If you noticed I also added # before the first header to clear up the suspension . Now you can see the the header Phone is missing, since all it's following row's values in the same column have a numerical value.

Now check this out. My TextFile.txt content as,

#FName, LName, Phone 
Hank, Donald, 0202
Walter, W, 0203
Jimmy, Jones, 0201

gives the output in the console app as,

#FName
LName
1111

Hank
Donald
202

Walter
W
203

Jimmy
Jones
201

How good is that?! The value 1111 that I have replaced for value Phone comes up fine. :)

Turn the headers On and add this chunk to your code inside the first Foreach and before the rows Foreach and you'll get your headers printed and sorted as bellow,

foreach (DataTable dsFileRecord in dsFileRecords.Tables)
{
    // Added foreach statement. 
    foreach (DataColumn column in dsFileRecord.Columns)
    {
        Console.WriteLine(column.ColumnName.ToString());
    }

    Console.WriteLine("\r\n");

    foreach (DataRow row in dsFileRecord.Rows)
    {
        foreach (var item in row.ItemArray)
        {
            Console.WriteLine(item.ToString());
        }
        Console.WriteLine("\r\n");
    }
}

and the output is,

#FName
LName
Phone

Hank
Donald
202

Walter
W
203

Jimmy
Jones
201

Voila!

Update

#Header and #Trailer aren't part of your data, so then need to be removed before processing.
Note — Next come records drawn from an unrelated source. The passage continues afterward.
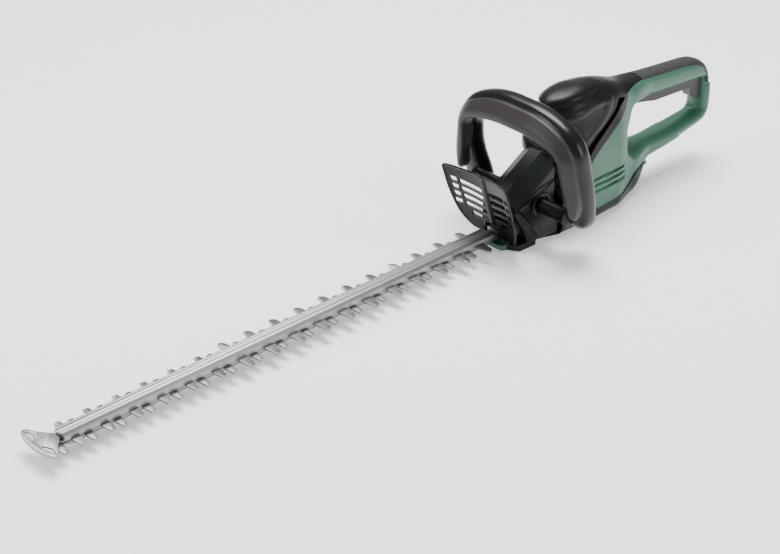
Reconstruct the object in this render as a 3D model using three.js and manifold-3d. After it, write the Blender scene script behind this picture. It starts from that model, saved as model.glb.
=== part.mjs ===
// Electric hedge trimmer: double-sided blade, gearbox, vertical motor, D-shaped rear handle,
// front loop handle with a switch bar.
// Millimetres. The model is laid out with +X towards the blade tip, +Y to the operator's left and
// +Z up, X = 0 at the first comb tooth and Z = 0 between the two blades. The exported group is
// then shifted so that its origin is the middle of the bottom of its bounding box.
import * as THREE from 'three';
import { mergeVertices } from 'three/addons/utils/BufferGeometryUtils.js';
import Module from 'manifold-3d';

const wasm = await Module();
wasm.setup();

// ---------------------------------------------------------------- driving dimensions
const gap = 0.3; // between pieces that touch
const slideGap = 0.5; // beside and under pieces that slide

// blades
const toothPitch = 35;
const teethPerSide = 17;
const sawTeeth = 6; // short angular comb teeth at the tip
const combReach = 30.3; // rounded comb teeth, from the centre line
const sawReach = 24.4;
const cutterReach = 23;
const bladeThick = 2.2;
const spineHalf = 8.9; // half width of both blade spines
const stroke = 18; // full travel of the cutter
const barHalf = 10; // guide bar
const barHeight = 8.2;
const barFront = 11; // front end of the bar, ahead of the first tooth
const railThick = 2; // support rail under the cutter
const screwR = 2.4;
const screwHeadR = 4.2;
const screwHeadHigh = 2.2;
const barScrews = 5;

// tip guard
const tipReach = 41; // front of the guard, ahead of the first tooth
const tipHalf = 31;
const tipThick = 4.2;

// body
const bodyFloor = -14; // underside of the base
const wall = 2.6;
const housingFront = -588; // face that the blade comes out of
const motorX = -712; // motor axis
const motorHalf = 41; // half width of the housing at the motor
const gripHalf = 15.5; // half width of the rear handle
const hoodTop = 152;
const gripTop = 131; // top of the grip at its front end
const gripDrop = 13; // how much lower the grip's rear end is
const rearEnd = -965; // back of the rear handle
const gripDeep = 29; // height of the grip
const triggerDeep = 12; // how far the trigger stands below the grip
const triggerTravel = 4; // at its rear end
const handleTube = 26; // front handle, depth along X
const stripDeep = 15; // switch bar in the front handle
const stripTravel = 4;
const handleX = -642; // middle of the front handle's tube
const loopHalf = 100;
const loopTop = 158;
const loopThick = 25; // seen from the front
const topThick = 31;
const stubZ = 34; // the handle's two stubs
const stubR = 9.5;

// drive
const gearModule = 1.5;
const gearTeeth = 44;
const pinionTeeth = 7;
const gearThick = 6;
const eccentric = stroke / 2;
const motorR = 31;
const plateHalf = [31, 26]; // half width of the drive's plates, at the gear and behind the motor
const coreLength = 46;
const shaftR = 4;
const bearingR = 11;
const bearingHigh = 7;
const fanR = 33;

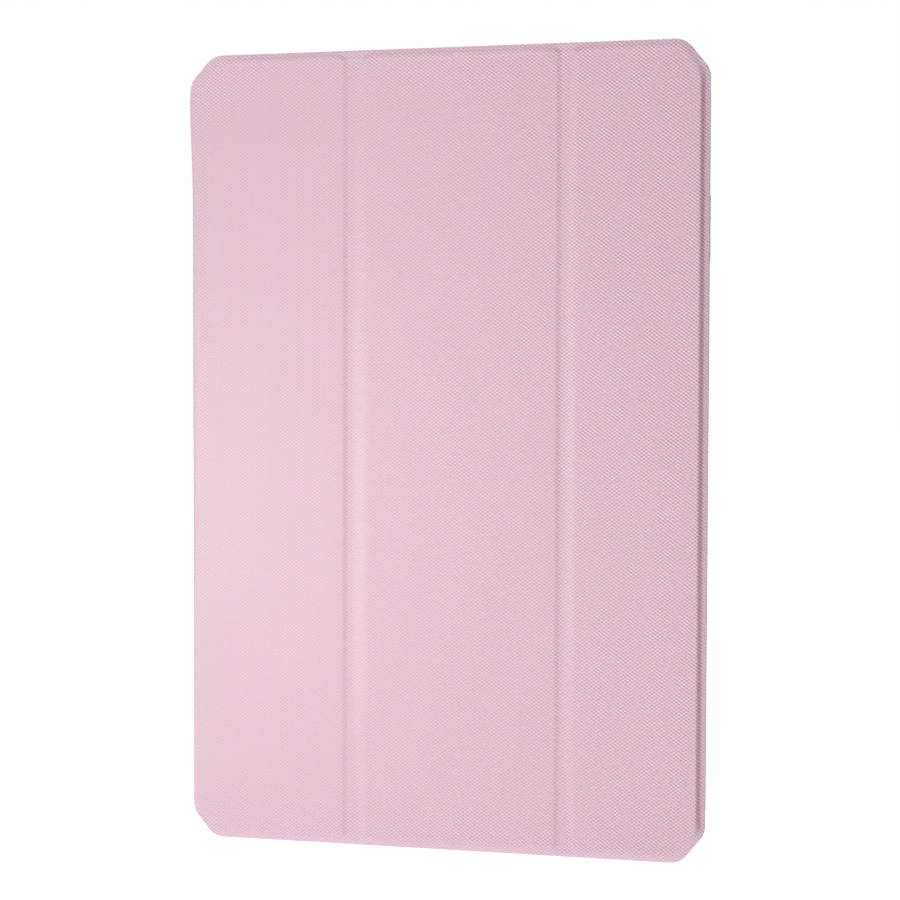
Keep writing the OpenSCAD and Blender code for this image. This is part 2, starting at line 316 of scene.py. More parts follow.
def edge_heights(u, inset, short):
    """Lowest and highest Z of the cover at unrolled distance u, for an outline moved in by inset."""
    outline = rounded_outline(cover_corners(inset, short), CORNER_ROUND - inset / 2)
    lower = outline[outline[:, 1] < MIDDLE_Z]
    order = np.argsort(lower[:, 0], kind="stable")
    x = wrap(u)[0]
    z_low = np.interp(x, lower[order, 0], lower[order, 1])
    return z_low, LOW_Z + TOP_Z - z_low


COVER_OUTLINE = rounded_outline(cover_corners(0), CORNER_ROUND)
BACK_OUTLINE = rounded_outline(cover_corners(0, BACK_SHORT), CORNER_ROUND)
FAR = 0.5


def distance_inside(u, x, z):
    """Distance in from the outline of the front cover, or of the back where u is less than 0."""
    front = -distance_outside(x, z, COVER_OUTLINE)
    back = -distance_outside(x, z, BACK_OUTLINE)
    return np.where(u < 0, back, front)


def raised_block(from_x, to_x):
    """Outline of the raised parts between two X values, without the cover's sloping corners."""
    return rounded_outline([
        (from_x, LOW_Z + END_RIM), (to_x, LOW_Z + END_RIM),
        (to_x, TOP_Z - END_RIM), (from_x, TOP_Z - END_RIM),
    ], PANEL_ROUND)


def free_side_outline():
    """Outline of the raised parts along the free edge, left open towards the spine and the ends."""
    side_x = PANEL_3_END
    slant = np.array([RAISED_CORNER_W, RAISED_CORNER_H])
    side_z = LOW_Z + RAISED_CORNER_H * (1 - (FREE_X - side_x) / RAISED_CORNER_W)
    low_far = np.array([side_x, side_z]) - slant * 3
    high_far = (low_far[0], LOW_Z + TOP_Z - low_far[1])
    return rounded_outline([
        (-FAR, low_far[1]), tuple(low_far), (side_x, side_z), (side_x, LOW_Z + TOP_Z - side_z),
        high_far, (-FAR, high_far[1]),
    ], RAISED_ROUND)


FREE_SIDE = free_side_outline()


def fold_recess(x, z, before_x, after_x, depth):
    """The sunken band at a fold: a short steep side by the panel before it, a long one by the next."""
    near_end = np.minimum(z - LOW_Z, TOP_Z - z)
    long_slope = PANEL_START_SLOPE_AT_ENDS + (
        PANEL_START_SLOPE - PANEL_START_SLOPE_AT_ENDS) * smoothstep(near_end, 4 * MM, 45 * MM)
    past_before = distance_outside(x, z, raised_block(-FAR, before_x))
    past_after = distance_outside(x, z, raised_block(after_x, FAR))
    band = np.minimum(
        smoothstep(past_before, -SHOULDER, PANEL_END_SLOPE),
        smoothstep(past_after, -SHOULDER, long_slope))
    window = smoothstep(x, before_x - 3 * MM, before_x) * (1 - smoothstep(x, after_x, after_x + 3 * MM))
    bead = np.exp(-((past_before + BEAD_INSET) / BEAD_WIDTH) ** 2)
    return depth * band * window - BEAD_HEIGHT * bead * window


def front_recess(u, z):
    """How far the front skin lies below the level of the raised panels."""
    x = wrap(u)[0] + 0 * z
    z = z + 0 * x
    past_low = LOW_RIM - (z - LOW_Z)
    past_top = TOP_RIM - (TOP_Z - z)
    past_end = np.maximum(past_low, past_top)
    fade = smoothstep(x, SPINE_X + 3 * MM, SPINE_X + 25 * MM)
    tilted = LOW_RIM_TILT * np.maximum(past_low, 0) + TOP_RIM_TILT * np.maximum(past_top, 0)
    end = fade * (END_RIM_DEPTH * smoothstep(past_end, 0, END_SLOPE) + tilted)
    bead = BEAD_HEIGHT * fade * np.exp(-((past_end + BEAD_INSET) / BEAD_WIDTH) ** 2)
    fold_1 = fold_recess(x, z, PANEL_1_END, PANEL_2_START, FOLD_1_DEPTH)
    fold_2 = fold_recess(x, z, PANEL_2_END, PANEL_3_START, FOLD_2_DEPTH)
    past_free = distance_outside(x, z, FREE_SIDE)
    along_side = smoothstep(np.minimum(z - LOW_Z, TOP_Z - z), 5 * MM, 15 * MM)
    slope = FREE_SLOPE + (FREE_SLOPE_AT_CORNERS - FREE_SLOPE) * (1 - along_side)
    depth = FREE_RIM_DEPTH * (CORNER_DEPTH_SHARE + (1 - CORNER_DEPTH_SHARE) * along_side)
    free = depth * smoothstep(past_free, FREE_SLOPE_START, slope)
    shallow = np.maximum(fold_1 + fold_2, end)
    tilt = FREE_RIM_TILT * np.maximum(past_free - slope, 0)
    return soft_max(shallow, free) + tilt + np.minimum(shallow, 0) - bead


def front_waves(u, z):
    """Slight unevenness of cloth glued over boards, flat along the edges."""
    x = wrap(u)[0]
    calm = smoothstep(-distance_outside(x + 0 * z, z + 0 * x, COVER_OUTLINE), CALM_FROM, CALM_TO)
    past_spine = smoothstep(np.abs(u) + 0 * z, HALF_FLAT, HALF_FLAT + 20 * MM)
    return WAVE_HEIGHT * calm * past_spine * (1 + ripple(u, z, (71 * MM, 43 * MM, 97 * MM), 1.3))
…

A little Regex would do the trick (however if you don't know Regex (Regular Expression Language) this might look like a black magic).

This is the code need to be modified at the start

var file = new FileInfo("C:\\RealTextFile.txt");

// Regex to remove the "#Header" and "#Trailer".
// The modigied txt file will be saved with the "_" prefix.
File.WriteAllLines(file.DirectoryName + "\\_" + file.Name,
    File.ReadAllLines(file.FullName).Select(content =>
        Regex.Replace(content, @".*(?>#Header,)|#TRAILER.+", string.Empty)
    ));

file = new FileInfo(file.DirectoryName + "\\_" + file.Name);


OleDbConnection fileConnection = ...